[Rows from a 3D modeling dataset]
START

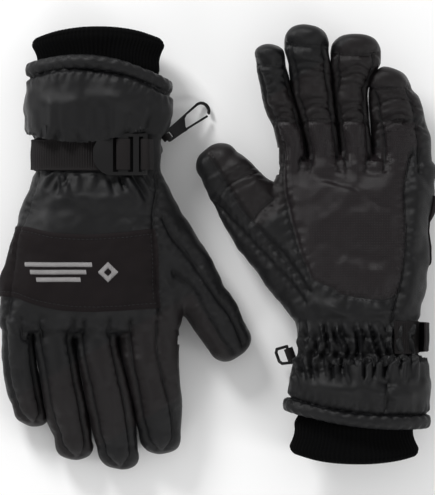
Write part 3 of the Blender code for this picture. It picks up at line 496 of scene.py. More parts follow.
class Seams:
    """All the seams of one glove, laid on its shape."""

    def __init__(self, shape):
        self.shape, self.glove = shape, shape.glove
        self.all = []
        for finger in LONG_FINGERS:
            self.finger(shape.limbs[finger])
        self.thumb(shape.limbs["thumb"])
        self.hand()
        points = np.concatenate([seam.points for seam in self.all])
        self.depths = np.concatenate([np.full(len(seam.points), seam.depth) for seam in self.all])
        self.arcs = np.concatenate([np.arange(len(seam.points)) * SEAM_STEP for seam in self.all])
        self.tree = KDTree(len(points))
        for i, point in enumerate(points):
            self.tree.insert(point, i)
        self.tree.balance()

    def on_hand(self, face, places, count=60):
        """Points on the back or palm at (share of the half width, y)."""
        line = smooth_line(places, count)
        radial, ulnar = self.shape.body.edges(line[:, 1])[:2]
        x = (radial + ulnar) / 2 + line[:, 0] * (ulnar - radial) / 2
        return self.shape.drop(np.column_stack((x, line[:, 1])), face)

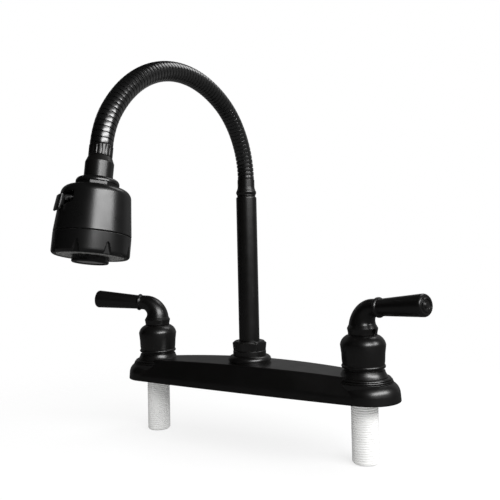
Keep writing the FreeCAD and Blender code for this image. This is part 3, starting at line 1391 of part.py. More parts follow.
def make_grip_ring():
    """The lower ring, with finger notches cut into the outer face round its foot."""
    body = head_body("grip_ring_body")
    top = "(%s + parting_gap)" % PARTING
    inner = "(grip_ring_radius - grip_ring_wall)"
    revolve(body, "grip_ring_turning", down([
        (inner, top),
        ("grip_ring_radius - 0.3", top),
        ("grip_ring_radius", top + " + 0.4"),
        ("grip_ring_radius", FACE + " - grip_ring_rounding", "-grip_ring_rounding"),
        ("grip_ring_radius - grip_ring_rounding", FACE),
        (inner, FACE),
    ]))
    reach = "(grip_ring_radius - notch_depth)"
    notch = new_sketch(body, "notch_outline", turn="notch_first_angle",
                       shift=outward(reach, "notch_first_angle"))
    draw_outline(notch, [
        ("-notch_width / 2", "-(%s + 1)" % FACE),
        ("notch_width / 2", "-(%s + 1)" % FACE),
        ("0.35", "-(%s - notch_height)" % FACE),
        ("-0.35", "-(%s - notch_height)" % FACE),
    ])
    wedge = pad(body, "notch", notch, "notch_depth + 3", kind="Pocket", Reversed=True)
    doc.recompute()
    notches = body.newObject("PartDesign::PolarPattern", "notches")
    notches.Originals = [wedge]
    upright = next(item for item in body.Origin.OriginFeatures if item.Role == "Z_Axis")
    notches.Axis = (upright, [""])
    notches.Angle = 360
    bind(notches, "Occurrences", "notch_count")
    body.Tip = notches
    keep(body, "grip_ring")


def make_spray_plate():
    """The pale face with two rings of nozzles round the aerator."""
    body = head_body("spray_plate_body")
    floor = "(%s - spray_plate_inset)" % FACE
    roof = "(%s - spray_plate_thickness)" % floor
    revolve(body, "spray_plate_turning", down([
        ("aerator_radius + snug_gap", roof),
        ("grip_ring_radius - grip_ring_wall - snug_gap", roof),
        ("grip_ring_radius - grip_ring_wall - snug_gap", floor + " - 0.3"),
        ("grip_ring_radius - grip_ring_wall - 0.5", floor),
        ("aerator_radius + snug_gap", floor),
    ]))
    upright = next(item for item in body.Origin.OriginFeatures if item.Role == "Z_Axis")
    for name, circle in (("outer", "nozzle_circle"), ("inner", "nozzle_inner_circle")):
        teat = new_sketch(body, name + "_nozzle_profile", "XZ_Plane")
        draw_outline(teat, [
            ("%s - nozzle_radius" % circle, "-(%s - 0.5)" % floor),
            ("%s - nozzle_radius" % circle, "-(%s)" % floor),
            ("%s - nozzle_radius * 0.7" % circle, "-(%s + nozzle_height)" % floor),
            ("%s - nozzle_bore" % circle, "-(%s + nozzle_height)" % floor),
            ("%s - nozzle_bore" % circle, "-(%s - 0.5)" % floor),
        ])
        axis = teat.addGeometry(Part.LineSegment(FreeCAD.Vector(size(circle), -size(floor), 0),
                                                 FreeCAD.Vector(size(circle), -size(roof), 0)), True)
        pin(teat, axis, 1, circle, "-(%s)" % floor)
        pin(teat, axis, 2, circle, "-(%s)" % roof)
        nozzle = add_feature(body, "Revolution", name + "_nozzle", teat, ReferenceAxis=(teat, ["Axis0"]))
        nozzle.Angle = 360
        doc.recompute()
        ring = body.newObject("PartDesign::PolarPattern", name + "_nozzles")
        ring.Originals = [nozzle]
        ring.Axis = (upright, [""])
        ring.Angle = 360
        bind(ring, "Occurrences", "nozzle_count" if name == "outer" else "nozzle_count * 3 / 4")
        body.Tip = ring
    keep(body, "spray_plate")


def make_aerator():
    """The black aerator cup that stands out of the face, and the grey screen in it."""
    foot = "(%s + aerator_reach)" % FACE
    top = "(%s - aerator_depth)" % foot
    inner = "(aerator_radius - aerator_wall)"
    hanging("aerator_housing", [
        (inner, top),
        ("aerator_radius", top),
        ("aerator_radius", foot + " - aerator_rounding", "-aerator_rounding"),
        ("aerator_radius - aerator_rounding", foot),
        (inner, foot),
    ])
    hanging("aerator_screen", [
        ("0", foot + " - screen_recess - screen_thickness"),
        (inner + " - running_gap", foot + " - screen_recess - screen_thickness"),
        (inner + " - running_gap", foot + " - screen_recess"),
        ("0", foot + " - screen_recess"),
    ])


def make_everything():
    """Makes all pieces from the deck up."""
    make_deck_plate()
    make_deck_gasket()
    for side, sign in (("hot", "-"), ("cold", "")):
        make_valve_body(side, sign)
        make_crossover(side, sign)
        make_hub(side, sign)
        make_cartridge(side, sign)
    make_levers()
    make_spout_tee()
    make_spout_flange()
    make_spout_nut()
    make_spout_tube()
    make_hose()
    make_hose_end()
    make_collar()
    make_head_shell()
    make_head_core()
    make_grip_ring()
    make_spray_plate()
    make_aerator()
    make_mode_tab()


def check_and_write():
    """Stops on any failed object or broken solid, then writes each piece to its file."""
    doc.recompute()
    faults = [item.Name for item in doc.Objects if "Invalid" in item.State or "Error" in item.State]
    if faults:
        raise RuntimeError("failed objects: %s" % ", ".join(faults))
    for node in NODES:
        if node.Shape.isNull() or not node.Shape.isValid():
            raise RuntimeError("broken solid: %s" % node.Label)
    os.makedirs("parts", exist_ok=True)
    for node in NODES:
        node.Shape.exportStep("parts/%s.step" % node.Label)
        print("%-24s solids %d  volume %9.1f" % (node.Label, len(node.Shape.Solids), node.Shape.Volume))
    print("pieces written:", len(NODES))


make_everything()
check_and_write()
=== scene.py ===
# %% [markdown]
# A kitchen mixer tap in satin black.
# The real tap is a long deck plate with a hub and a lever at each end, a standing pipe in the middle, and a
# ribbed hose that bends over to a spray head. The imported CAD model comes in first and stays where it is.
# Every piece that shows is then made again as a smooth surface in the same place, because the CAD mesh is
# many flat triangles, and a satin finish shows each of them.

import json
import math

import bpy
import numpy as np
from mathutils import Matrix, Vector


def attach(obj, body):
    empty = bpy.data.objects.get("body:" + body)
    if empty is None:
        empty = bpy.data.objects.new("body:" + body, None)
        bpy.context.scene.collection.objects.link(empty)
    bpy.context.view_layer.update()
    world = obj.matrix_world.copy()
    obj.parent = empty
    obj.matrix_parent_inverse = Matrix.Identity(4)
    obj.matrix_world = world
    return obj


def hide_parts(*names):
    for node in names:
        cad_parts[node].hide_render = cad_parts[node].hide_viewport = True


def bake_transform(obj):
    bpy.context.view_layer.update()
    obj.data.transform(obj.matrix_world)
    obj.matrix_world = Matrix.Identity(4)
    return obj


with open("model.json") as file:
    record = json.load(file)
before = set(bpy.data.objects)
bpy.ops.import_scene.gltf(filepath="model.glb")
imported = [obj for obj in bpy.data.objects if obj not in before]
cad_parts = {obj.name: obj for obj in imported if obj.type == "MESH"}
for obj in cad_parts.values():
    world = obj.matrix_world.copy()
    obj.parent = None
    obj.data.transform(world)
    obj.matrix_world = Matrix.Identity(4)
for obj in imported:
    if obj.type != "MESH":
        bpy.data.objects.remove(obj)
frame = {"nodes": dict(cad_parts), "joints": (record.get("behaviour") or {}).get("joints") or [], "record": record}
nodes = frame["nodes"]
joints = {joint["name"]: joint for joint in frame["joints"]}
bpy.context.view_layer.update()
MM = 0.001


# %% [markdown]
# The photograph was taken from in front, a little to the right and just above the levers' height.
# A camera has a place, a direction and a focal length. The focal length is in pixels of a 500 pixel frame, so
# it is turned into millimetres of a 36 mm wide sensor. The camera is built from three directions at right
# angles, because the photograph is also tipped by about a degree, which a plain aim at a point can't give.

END

### Prompt
Exactly as written, quote the lines from the one that has "faults = [item.Name" down to the one that has "cad_parts[node].hide_render = cad_parts[node].hide_viewport", and include both.

### Answer below
    faults = [item.Name for item in doc.Objects if "Invalid" in item.State or "Error" in item.State]
    if faults:
        raise RuntimeError("failed objects: %s" % ", ".join(faults))
    for node in NODES:
        if node.Shape.isNull() or not node.Shape.isValid():
            raise RuntimeError("broken solid: %s" % node.Label)
    os.makedirs("parts", exist_ok=True)
    for node in NODES:
        node.Shape.exportStep("parts/%s.step" % node.Label)
        print("%-24s solids %d  volume %9.1f" % (node.Label, len(node.Shape.Solids), node.Shape.Volume))
    print("pieces written:", len(NODES))


make_everything()
check_and_write()
=== scene.py ===
# %% [markdown]
# A kitchen mixer tap in satin black.
# The real tap is a long deck plate with a hub and a lever at each end, a standing pipe in the middle, and a
# ribbed hose that bends over to a spray head. The imported CAD model comes in first and stays where it is.
# Every piece that shows is then made again as a smooth surface in the same place, because the CAD mesh is
# many flat triangles, and a satin finish shows each of them.

import json
import math

import bpy
import numpy as np
from mathutils import Matrix, Vector


def attach(obj, body):
    empty = bpy.data.objects.get("body:" + body)
    if empty is None:
        empty = bpy.data.objects.new("body:" + body, None)
        bpy.context.scene.collection.objects.link(empty)
    bpy.context.view_layer.update()
    world = obj.matrix_world.copy()
    obj.parent = empty
    obj.matrix_parent_inverse = Matrix.Identity(4)
    obj.matrix_world = world
    return obj


def hide_parts(*names):
    for node in names:
        cad_parts[node].hide_render = cad_parts[node].hide_viewport = True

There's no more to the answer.